##### DATA FOR THIS EXERCISE #####

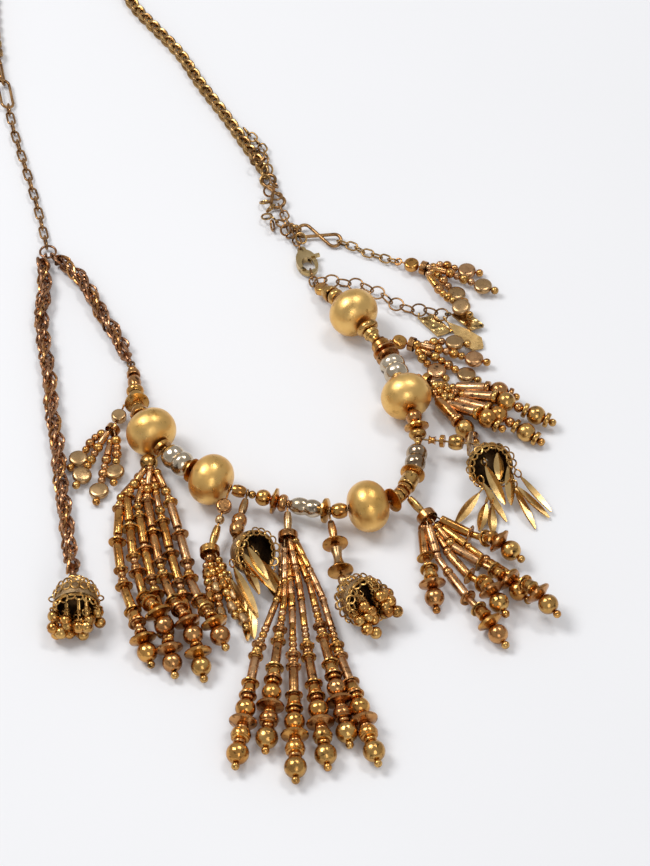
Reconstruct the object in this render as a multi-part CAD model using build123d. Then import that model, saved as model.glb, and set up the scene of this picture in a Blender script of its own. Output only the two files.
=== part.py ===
from build123d import *
import math
import os

# Tassel necklace lying on a flat surface. All sizes in millimetres, +Z up.
# The origin is on the surface, in the middle of the opening for the neck.

# Thread, bores and running gaps
thread_radius = 0.35
bore_radius = 0.6
bead_gap = 0.12
link_gap = 0.15
strand_core_radius = 0.6
core_step = 0.05
core_overlap = 0.4

# Round beads of the main string: outline, length along the thread, diameter
BEADS = {
    "big bead": ("rounded bicone", 14.0, 18.6),
    "coin bead": ("coin", 5.6, 5.6),
    "copper washer": ("drum", 2.0, 5.0),
    "wide washer": ("drum", 2.2, 6.5),
    "copper barrel": ("barrel", 2.9, 8.6),
    "thin ring": ("drum", 1.7, 6.0),
    "spool": ("spool", 3.5, 5.8),
    "gold ring": ("drum", 2.2, 7.3),
    "flat disc": ("lens", 2.5, 9.0),
    "long baroque": ("pebble", 11.4, 9.4),
    "gold ball": ("ball", 5.2, 6.0),
    "copper ring": ("barrel", 3.0, 6.5),
    "neck bead": ("spool", 2.4, 3.2),
    "waisted baroque": ("pebble", 11.2, 7.6),
    "bronze drum": ("drum", 6.0, 6.5),
    "narrow ring": ("drum", 1.8, 5.5),
    "thin disc": ("lens", 1.6, 9.0),
    "oval bead": ("barrel", 5.0, 5.8),
    "slim baroque": ("pebble", 11.9, 6.4),
    "thick disc": ("lens", 2.8, 9.5),
    "round seed": ("ball", 2.6, 3.0),
    "nugget": ("barrel", 4.8, 4.6),
    "broad baroque": ("pebble", 11.8, 9.0),
    "slim ring": ("drum", 1.5, 7.0),
    "long oval": ("barrel", 5.8, 5.0),
    "wire knot": ("barrel", 2.6, 3.4),
    "loop": ("loop", 0.8, 3.3),
    "drop oval": ("barrel", 7.4, 3.1),
    "drop bean": ("pebble", 10.2, 5.4),
    "drop washer": ("drum", 1.6, 4.6),
    "drop disc": ("lens", 1.8, 9.2),
    "drop barrel": ("spool", 7.0, 4.4),
    "drop tube": ("barrel", 3.4, 3.2),
    "washer head": ("drum", 3.2, 7.2),
    "small head": ("drum", 2.4, 5.4),
    "ball head": ("ball", 6.0, 6.6),
}

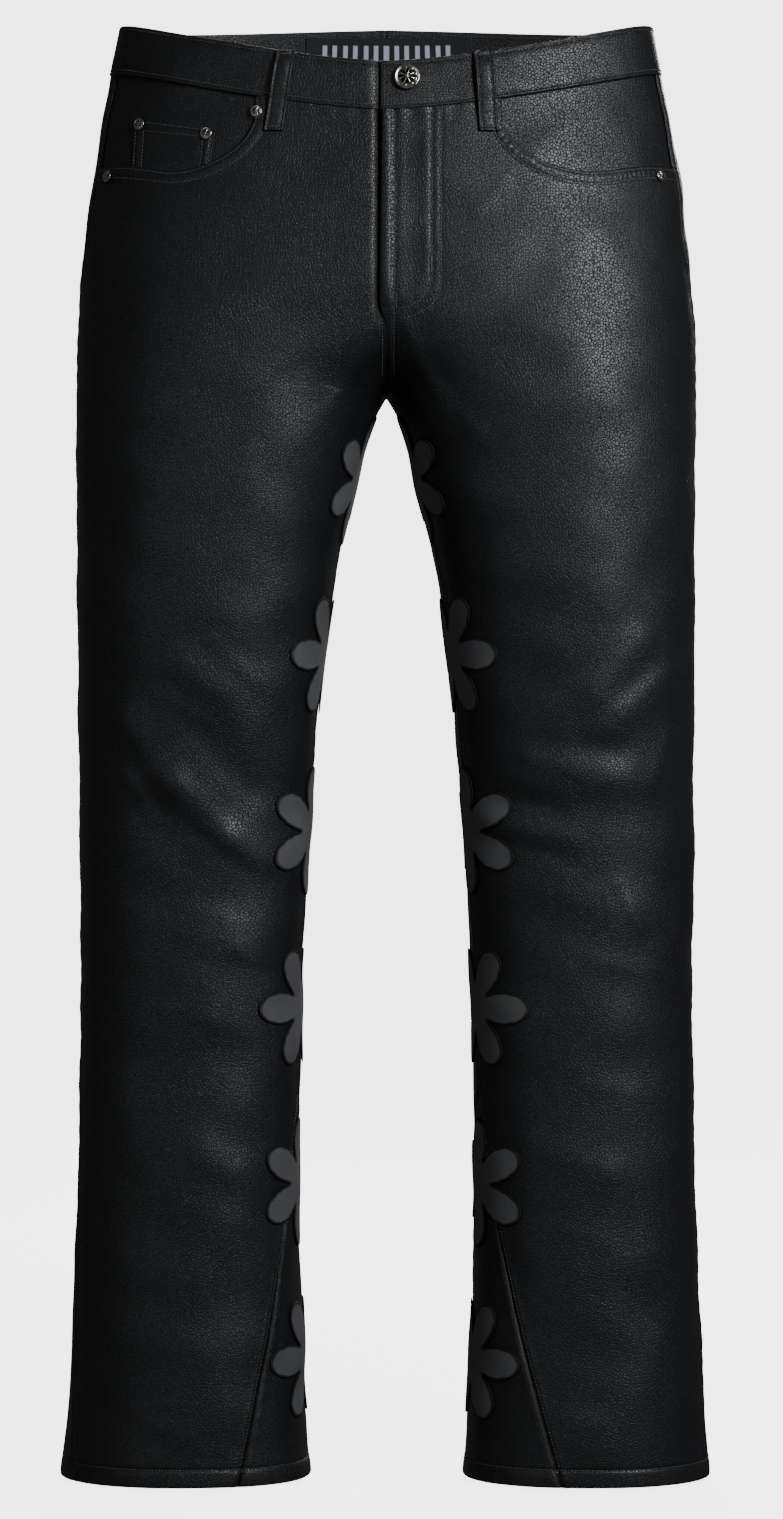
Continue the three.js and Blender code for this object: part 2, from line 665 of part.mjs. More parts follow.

#####

▶ _WRITTEN PROBLEM_: Check each line above for the word "part" and copy the ones that have it.

▶ _EXERCISE ANSWER_:
Reconstruct the object in this render as a multi-part CAD model using build123d. Then import that model, saved as model.glb, and set up the scene of this picture in a Blender script of its own. Output only the two files.
=== part.py ===
Continue the three.js and Blender code for this object: part 2, from line 665 of part.mjs. More parts follow.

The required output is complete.